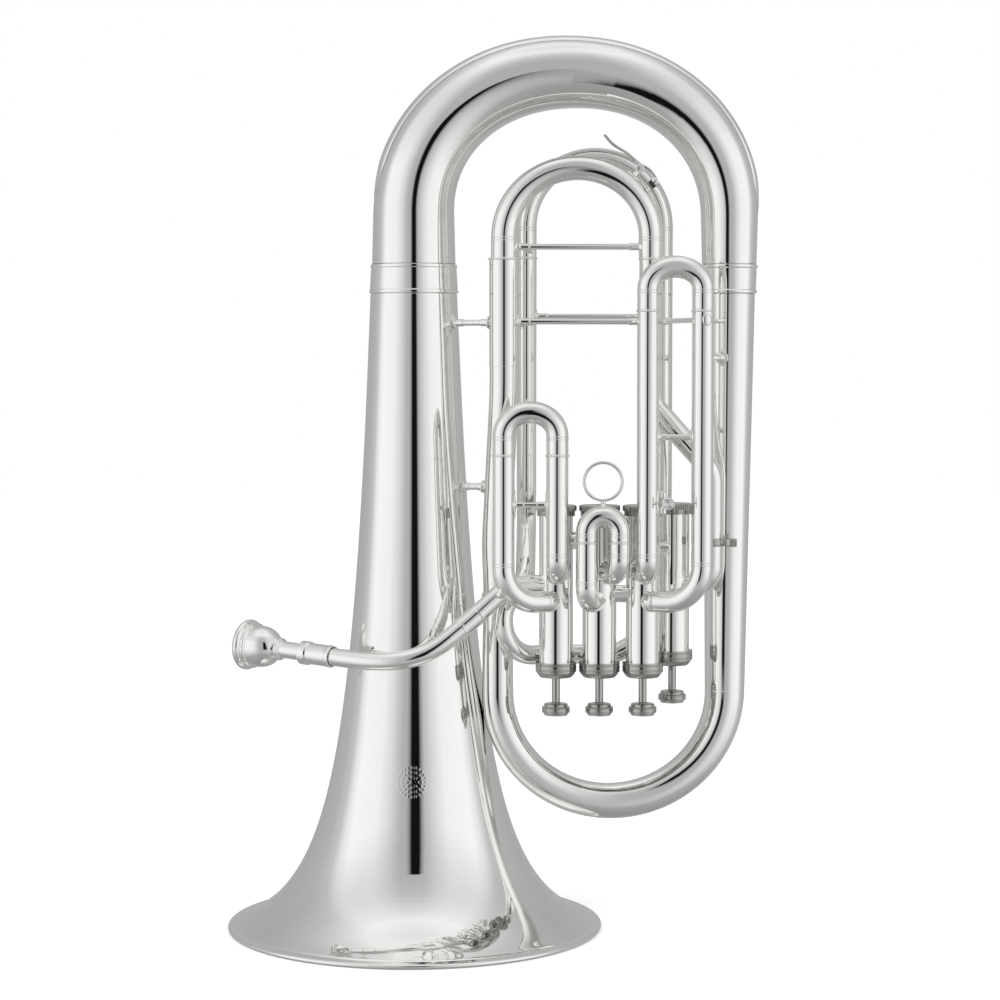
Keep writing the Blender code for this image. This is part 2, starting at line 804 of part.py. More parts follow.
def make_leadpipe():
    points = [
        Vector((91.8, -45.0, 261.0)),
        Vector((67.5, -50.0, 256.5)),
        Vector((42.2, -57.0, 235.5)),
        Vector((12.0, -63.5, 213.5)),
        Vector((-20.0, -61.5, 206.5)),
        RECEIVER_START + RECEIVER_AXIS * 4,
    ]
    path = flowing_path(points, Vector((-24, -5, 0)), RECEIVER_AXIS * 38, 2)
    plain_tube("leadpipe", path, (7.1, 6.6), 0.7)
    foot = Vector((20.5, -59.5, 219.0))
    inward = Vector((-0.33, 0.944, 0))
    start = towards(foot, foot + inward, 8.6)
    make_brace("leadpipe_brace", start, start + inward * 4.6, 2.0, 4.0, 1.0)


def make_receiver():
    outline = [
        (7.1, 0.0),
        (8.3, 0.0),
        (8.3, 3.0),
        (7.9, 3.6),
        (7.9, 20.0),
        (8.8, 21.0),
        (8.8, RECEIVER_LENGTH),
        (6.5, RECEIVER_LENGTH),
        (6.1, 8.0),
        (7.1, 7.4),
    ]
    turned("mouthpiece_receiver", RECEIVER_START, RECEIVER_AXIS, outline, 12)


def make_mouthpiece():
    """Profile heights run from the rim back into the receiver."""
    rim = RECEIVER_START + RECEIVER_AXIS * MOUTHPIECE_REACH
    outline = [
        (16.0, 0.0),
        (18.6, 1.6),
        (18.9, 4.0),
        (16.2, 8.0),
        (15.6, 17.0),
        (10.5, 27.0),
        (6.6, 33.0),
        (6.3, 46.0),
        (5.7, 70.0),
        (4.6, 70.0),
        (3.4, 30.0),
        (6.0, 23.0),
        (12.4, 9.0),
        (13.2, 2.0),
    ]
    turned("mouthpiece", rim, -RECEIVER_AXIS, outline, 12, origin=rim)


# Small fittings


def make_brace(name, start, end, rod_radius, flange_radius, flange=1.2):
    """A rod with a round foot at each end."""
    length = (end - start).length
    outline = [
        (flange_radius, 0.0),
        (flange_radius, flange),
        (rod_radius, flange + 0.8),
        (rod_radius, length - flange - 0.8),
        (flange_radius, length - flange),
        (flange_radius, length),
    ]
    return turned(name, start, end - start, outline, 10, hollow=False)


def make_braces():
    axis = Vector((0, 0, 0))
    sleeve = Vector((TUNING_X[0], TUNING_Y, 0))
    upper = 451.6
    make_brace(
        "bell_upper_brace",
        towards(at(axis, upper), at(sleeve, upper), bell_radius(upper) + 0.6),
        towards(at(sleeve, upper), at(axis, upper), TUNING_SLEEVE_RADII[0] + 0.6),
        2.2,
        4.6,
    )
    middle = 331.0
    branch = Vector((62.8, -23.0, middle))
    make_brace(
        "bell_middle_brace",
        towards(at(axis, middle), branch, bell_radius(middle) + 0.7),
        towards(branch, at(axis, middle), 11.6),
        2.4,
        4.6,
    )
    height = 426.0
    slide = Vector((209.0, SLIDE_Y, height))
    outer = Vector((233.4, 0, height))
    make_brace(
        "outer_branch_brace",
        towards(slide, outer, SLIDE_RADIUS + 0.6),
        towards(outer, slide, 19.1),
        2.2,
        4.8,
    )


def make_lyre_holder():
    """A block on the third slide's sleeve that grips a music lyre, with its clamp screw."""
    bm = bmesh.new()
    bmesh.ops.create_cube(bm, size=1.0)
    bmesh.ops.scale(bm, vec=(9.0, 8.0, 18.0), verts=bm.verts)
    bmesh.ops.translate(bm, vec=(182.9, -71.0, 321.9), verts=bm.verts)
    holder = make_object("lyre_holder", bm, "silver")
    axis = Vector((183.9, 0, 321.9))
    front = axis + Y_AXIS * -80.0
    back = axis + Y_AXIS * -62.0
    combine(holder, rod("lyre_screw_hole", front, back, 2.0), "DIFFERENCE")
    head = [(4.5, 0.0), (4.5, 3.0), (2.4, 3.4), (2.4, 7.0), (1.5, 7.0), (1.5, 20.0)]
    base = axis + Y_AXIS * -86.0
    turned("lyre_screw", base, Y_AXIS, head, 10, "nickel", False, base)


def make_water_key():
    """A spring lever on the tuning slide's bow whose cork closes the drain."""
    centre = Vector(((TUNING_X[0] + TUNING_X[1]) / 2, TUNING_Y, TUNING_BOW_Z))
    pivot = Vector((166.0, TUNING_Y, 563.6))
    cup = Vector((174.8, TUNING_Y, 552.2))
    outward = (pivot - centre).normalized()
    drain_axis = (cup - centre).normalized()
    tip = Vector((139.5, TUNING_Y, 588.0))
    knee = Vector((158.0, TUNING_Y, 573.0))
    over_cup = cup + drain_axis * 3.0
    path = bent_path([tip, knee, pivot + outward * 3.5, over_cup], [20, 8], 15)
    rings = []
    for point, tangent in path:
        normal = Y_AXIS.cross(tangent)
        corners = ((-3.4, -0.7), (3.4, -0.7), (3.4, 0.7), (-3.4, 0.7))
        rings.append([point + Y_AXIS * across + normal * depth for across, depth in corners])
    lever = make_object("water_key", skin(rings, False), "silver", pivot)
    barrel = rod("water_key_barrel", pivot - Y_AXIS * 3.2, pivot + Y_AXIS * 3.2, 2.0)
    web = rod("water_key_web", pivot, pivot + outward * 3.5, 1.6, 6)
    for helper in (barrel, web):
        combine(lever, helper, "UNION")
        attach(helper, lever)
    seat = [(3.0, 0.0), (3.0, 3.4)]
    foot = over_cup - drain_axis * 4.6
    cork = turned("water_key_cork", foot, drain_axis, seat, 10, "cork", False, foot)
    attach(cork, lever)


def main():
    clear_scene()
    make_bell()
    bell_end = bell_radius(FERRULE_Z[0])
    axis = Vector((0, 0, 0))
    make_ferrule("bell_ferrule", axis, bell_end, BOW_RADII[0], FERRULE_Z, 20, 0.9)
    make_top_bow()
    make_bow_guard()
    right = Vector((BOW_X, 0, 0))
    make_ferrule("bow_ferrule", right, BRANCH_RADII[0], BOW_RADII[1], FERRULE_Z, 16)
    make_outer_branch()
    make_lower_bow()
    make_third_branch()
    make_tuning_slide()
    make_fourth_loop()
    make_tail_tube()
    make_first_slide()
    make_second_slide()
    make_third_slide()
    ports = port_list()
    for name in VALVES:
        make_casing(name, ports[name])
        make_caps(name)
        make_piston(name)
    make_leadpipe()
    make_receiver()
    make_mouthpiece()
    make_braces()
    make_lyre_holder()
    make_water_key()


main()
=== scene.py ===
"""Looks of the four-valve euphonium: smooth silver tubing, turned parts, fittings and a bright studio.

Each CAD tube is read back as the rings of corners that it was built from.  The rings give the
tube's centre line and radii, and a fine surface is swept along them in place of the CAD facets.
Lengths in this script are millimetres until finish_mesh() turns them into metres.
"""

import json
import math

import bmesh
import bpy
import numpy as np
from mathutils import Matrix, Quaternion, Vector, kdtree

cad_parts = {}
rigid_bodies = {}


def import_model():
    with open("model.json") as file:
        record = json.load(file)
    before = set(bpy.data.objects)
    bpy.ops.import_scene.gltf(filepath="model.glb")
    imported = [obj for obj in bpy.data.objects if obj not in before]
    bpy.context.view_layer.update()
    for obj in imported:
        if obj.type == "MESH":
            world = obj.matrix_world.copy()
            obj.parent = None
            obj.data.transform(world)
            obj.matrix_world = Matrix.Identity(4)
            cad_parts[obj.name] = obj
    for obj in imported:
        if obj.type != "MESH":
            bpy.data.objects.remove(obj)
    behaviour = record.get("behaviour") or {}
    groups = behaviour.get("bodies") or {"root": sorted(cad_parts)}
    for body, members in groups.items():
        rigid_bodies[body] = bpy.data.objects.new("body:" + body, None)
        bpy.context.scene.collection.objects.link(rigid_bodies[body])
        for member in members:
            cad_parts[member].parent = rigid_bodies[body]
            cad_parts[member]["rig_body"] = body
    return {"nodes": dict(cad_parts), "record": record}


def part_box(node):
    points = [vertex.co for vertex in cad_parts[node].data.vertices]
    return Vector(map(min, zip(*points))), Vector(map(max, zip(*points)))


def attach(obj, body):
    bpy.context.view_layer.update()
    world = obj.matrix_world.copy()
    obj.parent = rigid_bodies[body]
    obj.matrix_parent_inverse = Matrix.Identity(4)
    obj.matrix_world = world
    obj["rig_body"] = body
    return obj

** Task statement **
Write out, exactly as they stand, the lines from the one containing "attach(cork, lever)" through the one containing "for body, members", both ends included.

** Exercise result **
    attach(cork, lever)


def main():
    clear_scene()
    make_bell()
    bell_end = bell_radius(FERRULE_Z[0])
    axis = Vector((0, 0, 0))
    make_ferrule("bell_ferrule", axis, bell_end, BOW_RADII[0], FERRULE_Z, 20, 0.9)
    make_top_bow()
    make_bow_guard()
    right = Vector((BOW_X, 0, 0))
    make_ferrule("bow_ferrule", right, BRANCH_RADII[0], BOW_RADII[1], FERRULE_Z, 16)
    make_outer_branch()
    make_lower_bow()
    make_third_branch()
    make_tuning_slide()
    make_fourth_loop()
    make_tail_tube()
    make_first_slide()
    make_second_slide()
    make_third_slide()
    ports = port_list()
    for name in VALVES:
        make_casing(name, ports[name])
        make_caps(name)
        make_piston(name)
    make_leadpipe()
    make_receiver()
    make_mouthpiece()
    make_braces()
    make_lyre_holder()
    make_water_key()


main()
=== scene.py ===
"""Looks of the four-valve euphonium: smooth silver tubing, turned parts, fittings and a bright studio.

Each CAD tube is read back as the rings of corners that it was built from.  The rings give the
tube's centre line and radii, and a fine surface is swept along them in place of the CAD facets.
Lengths in this script are millimetres until finish_mesh() turns them into metres.
"""

import json
import math

import bmesh
import bpy
import numpy as np
from mathutils import Matrix, Quaternion, Vector, kdtree

cad_parts = {}
rigid_bodies = {}


def import_model():
    with open("model.json") as file:
        record = json.load(file)
    before = set(bpy.data.objects)
    bpy.ops.import_scene.gltf(filepath="model.glb")
    imported = [obj for obj in bpy.data.objects if obj not in before]
    bpy.context.view_layer.update()
    for obj in imported:
        if obj.type == "MESH":
            world = obj.matrix_world.copy()
            obj.parent = None
            obj.data.transform(world)
            obj.matrix_world = Matrix.Identity(4)
            cad_parts[obj.name] = obj
    for obj in imported:
        if obj.type != "MESH":
            bpy.data.objects.remove(obj)
    behaviour = record.get("behaviour") or {}
    groups = behaviour.get("bodies") or {"root": sorted(cad_parts)}
    for body, members in groups.items():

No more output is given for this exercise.